### Collected material:
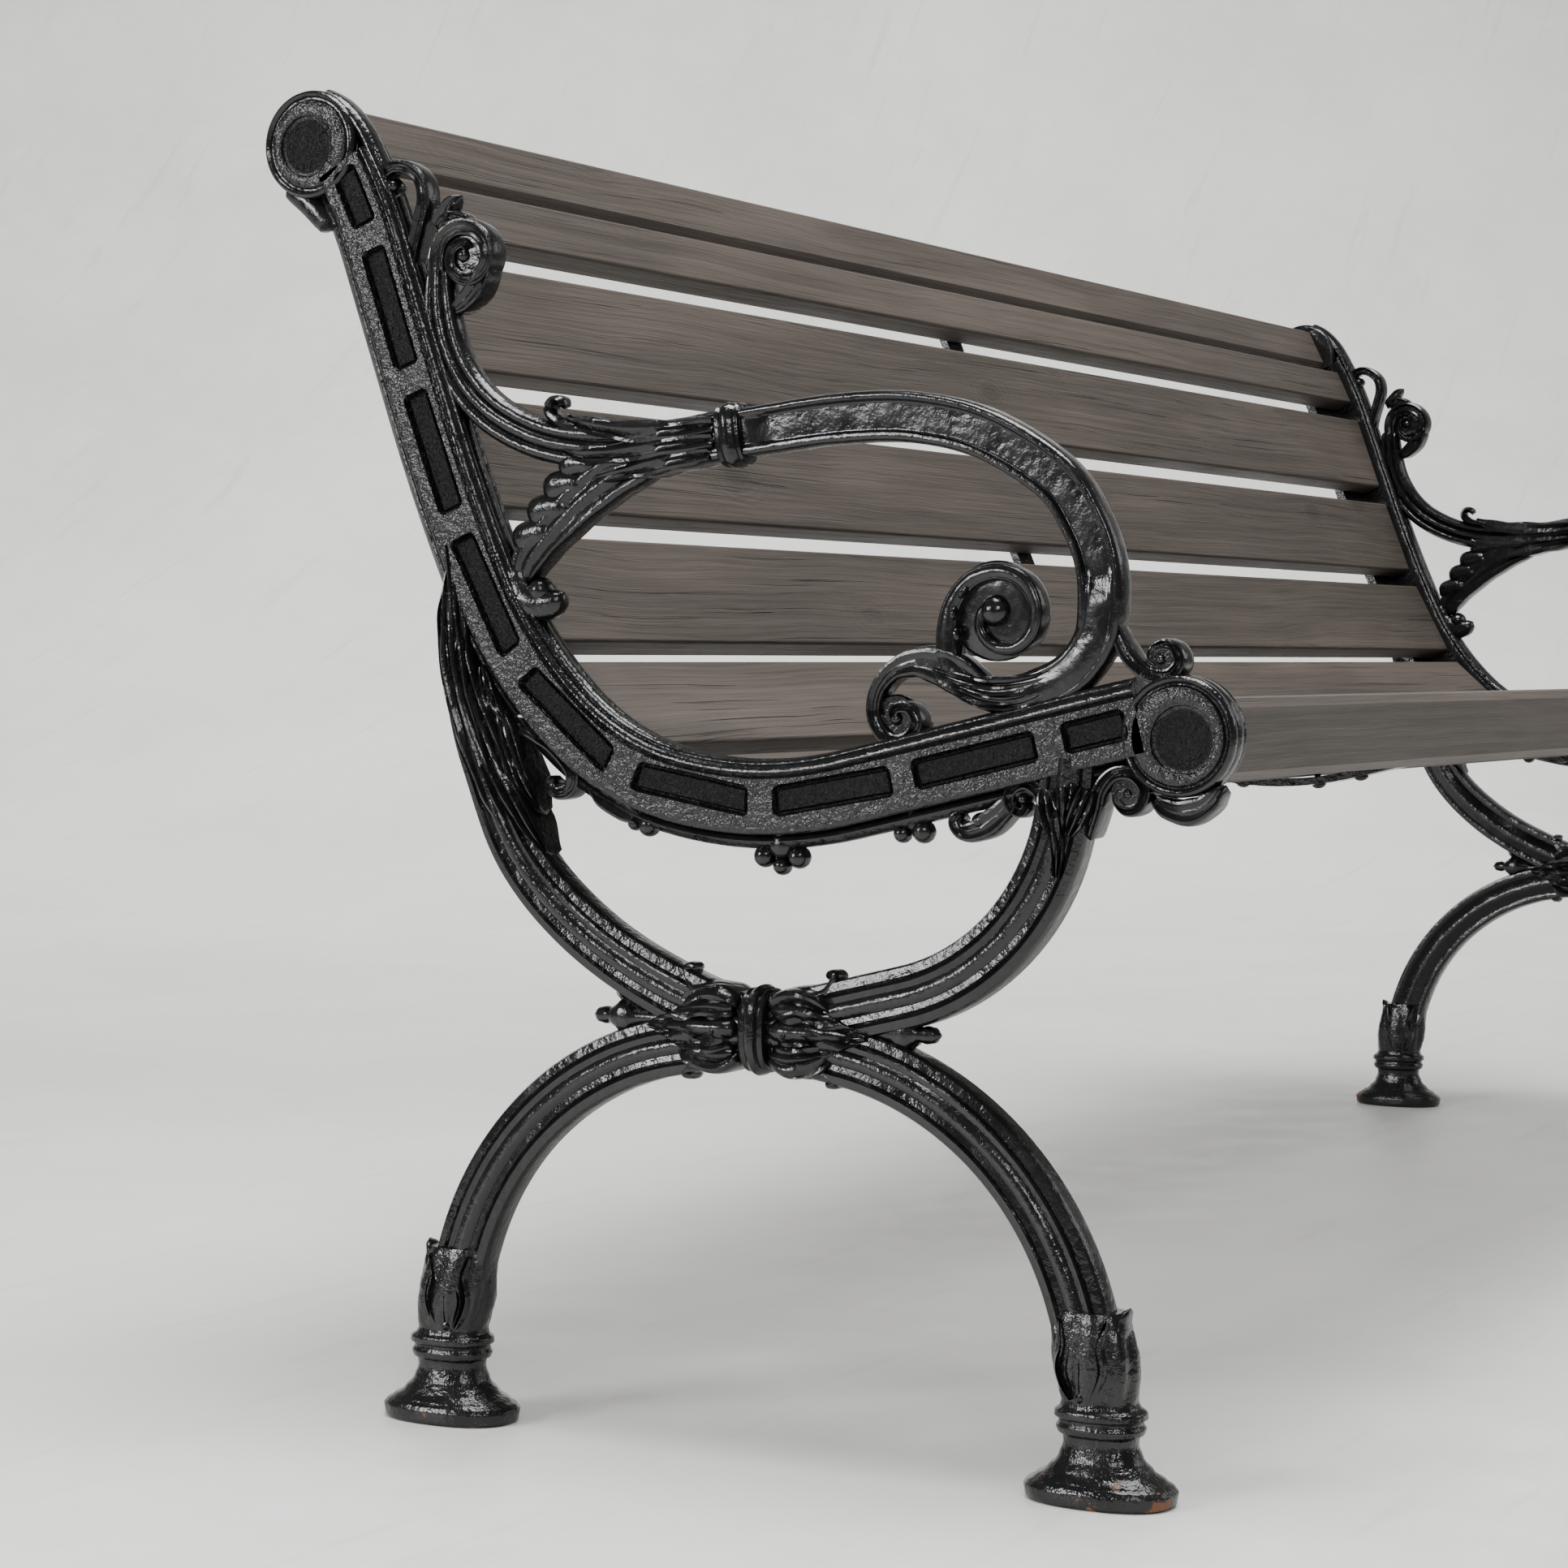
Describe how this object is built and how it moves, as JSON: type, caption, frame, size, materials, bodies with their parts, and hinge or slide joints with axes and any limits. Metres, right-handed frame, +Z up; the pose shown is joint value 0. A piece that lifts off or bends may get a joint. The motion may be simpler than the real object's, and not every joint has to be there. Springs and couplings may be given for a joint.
{
  "type": "garden bench",
  "caption": "Garden bench with boards on two curved cast-iron ends: scrolled arms, crossed legs on turned feet, and thick rails along the top of the back and the front of the seat.",
  "frame": {"origin": "on the ground under the middle of the whole bench", "axes": "+X along the seat, to the right of someone who faces the bench; -Y towards the front; +Z up"},
  "size_m": [1.868, 0.6611, 0.8299],
  "materials": {
    "black_iron": "thick glossy black paint over rough casting",
    "painted_wood": "matte weathered warm grey-brown paint with grain and cracks",
    "strap_iron": "black paint",
    "screw_steel": "dark painted steel"
  },
  "bodies": {
    "root": {"end_casting_left": "black_iron", "end_casting_right": "black_iron", "top_rail": "painted_wood", "front_rail": "painted_wood", "back_slat_1": "painted_wood", "back_slat_2": "painted_wood", "back_slat_3": "painted_wood", "back_slat_4": "painted_wood", "back_slat_5": "painted_wood", "seat_slat_1": "painted_wood", "seat_slat_2": "painted_wood", "seat_slat_3": "painted_wood", "seat_slat_4": "painted_wood", "centre_strap": "strap_iron", "strap_screws": "screw_steel", "ledge_screws_left": "screw_steel", "ledge_screws_right": "screw_steel"}
  },
  "joints": []
}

### Exercise description:
Quote the data above in full, changing nothing.

### Full answer:
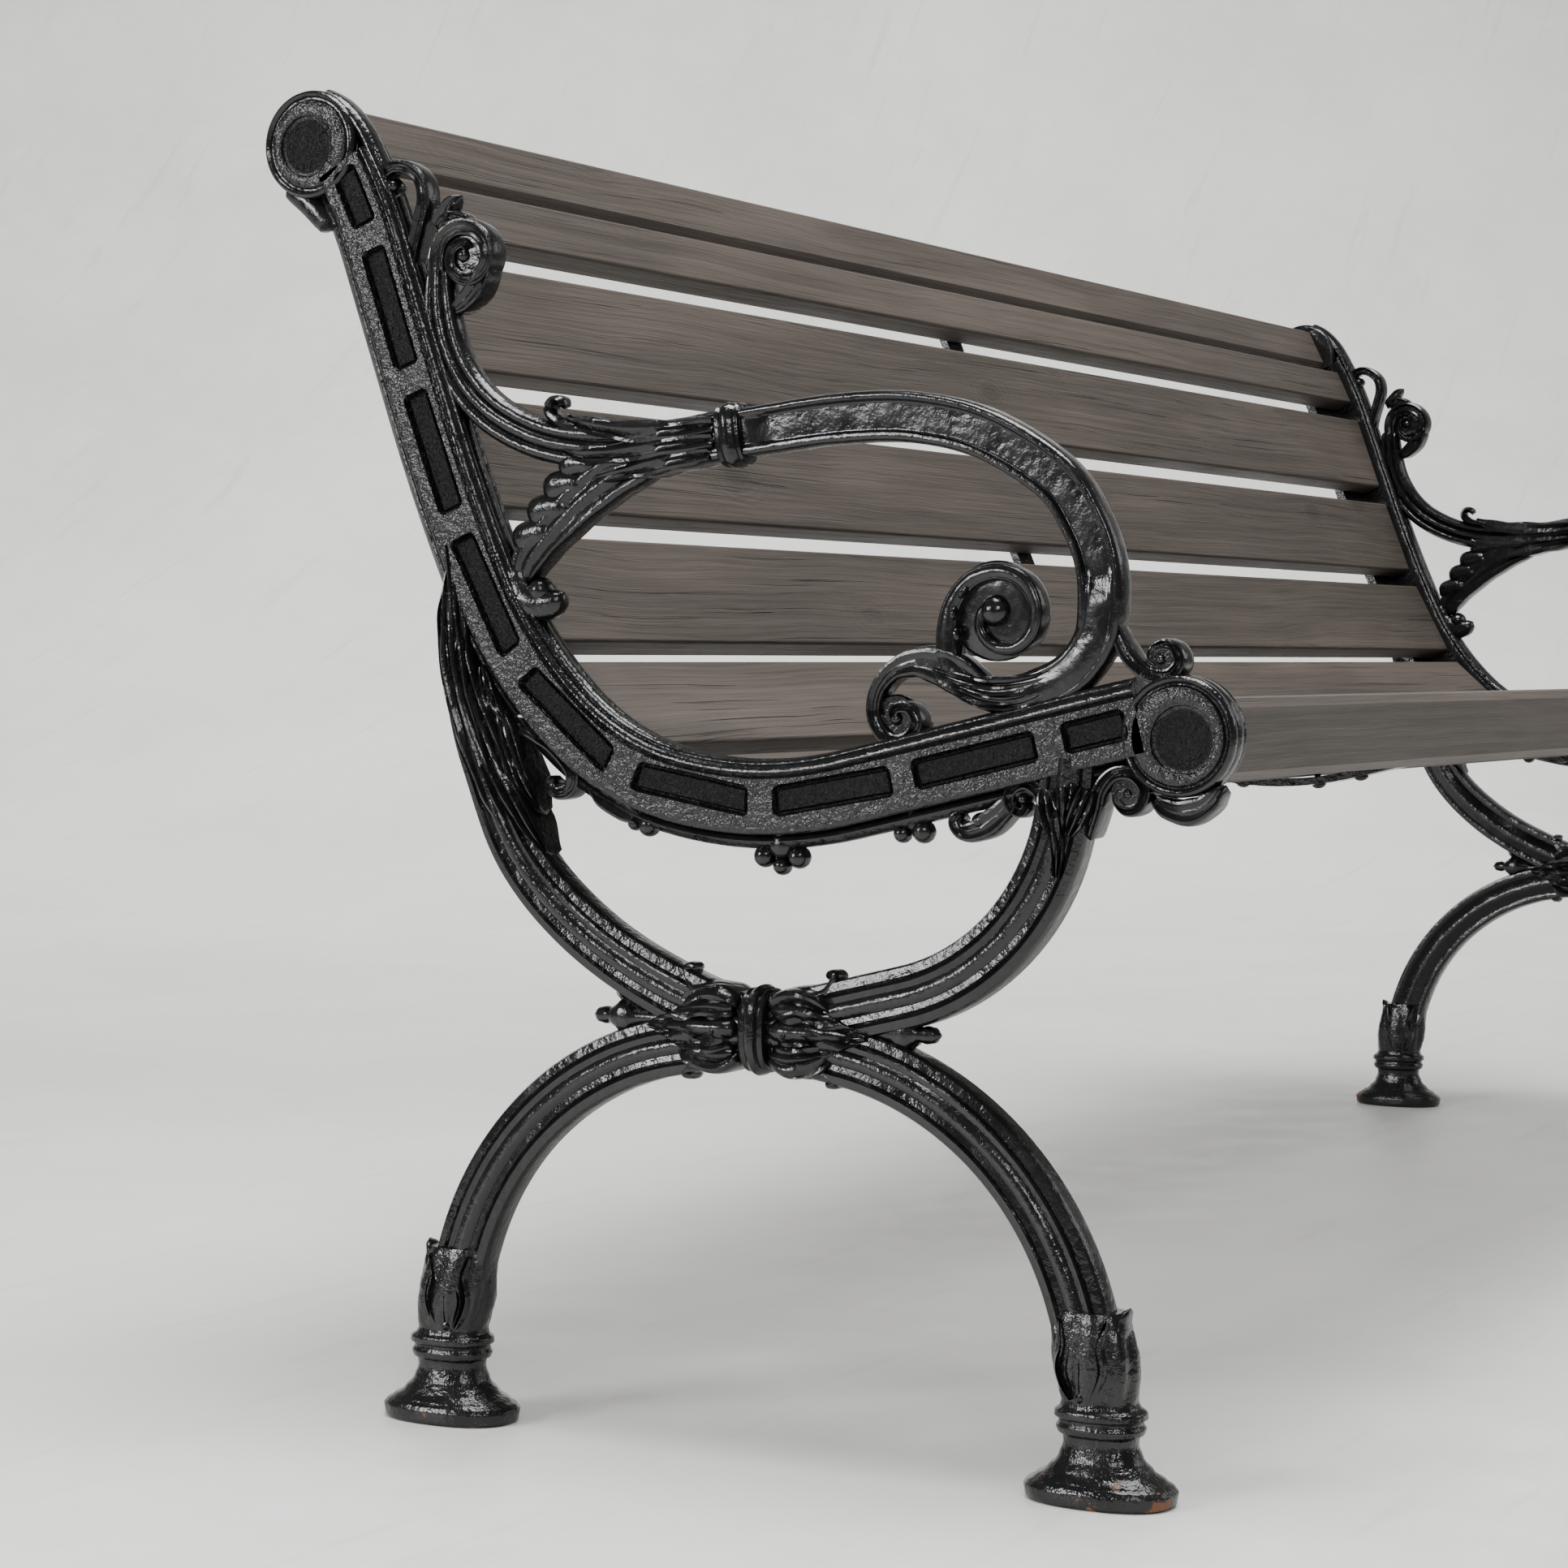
Describe how this object is built and how it moves, as JSON: type, caption, frame, size, materials, bodies with their parts, and hinge or slide joints with axes and any limits. Metres, right-handed frame, +Z up; the pose shown is joint value 0. A piece that lifts off or bends may get a joint. The motion may be simpler than the real object's, and not every joint has to be there. Springs and couplings may be given for a joint.
{
  "type": "garden bench",
  "caption": "Garden bench with boards on two curved cast-iron ends: scrolled arms, crossed legs on turned feet, and thick rails along the top of the back and the front of the seat.",
  "frame": {"origin": "on the ground under the middle of the whole bench", "axes": "+X along the seat, to the right of someone who faces the bench; -Y towards the front; +Z up"},
  "size_m": [1.868, 0.6611, 0.8299],
  "materials": {
    "black_iron": "thick glossy black paint over rough casting",
    "painted_wood": "matte weathered warm grey-brown paint with grain and cracks",
    "strap_iron": "black paint",
    "screw_steel": "dark painted steel"
  },
  "bodies": {
    "root": {"end_casting_left": "black_iron", "end_casting_right": "black_iron", "top_rail": "painted_wood", "front_rail": "painted_wood", "back_slat_1": "painted_wood", "back_slat_2": "painted_wood", "back_slat_3": "painted_wood", "back_slat_4": "painted_wood", "back_slat_5": "painted_wood", "seat_slat_1": "painted_wood", "seat_slat_2": "painted_wood", "seat_slat_3": "painted_wood", "seat_slat_4": "painted_wood", "centre_strap": "strap_iron", "strap_screws": "screw_steel", "ledge_screws_left": "screw_steel", "ledge_screws_right": "screw_steel"}
  },
  "joints": []
}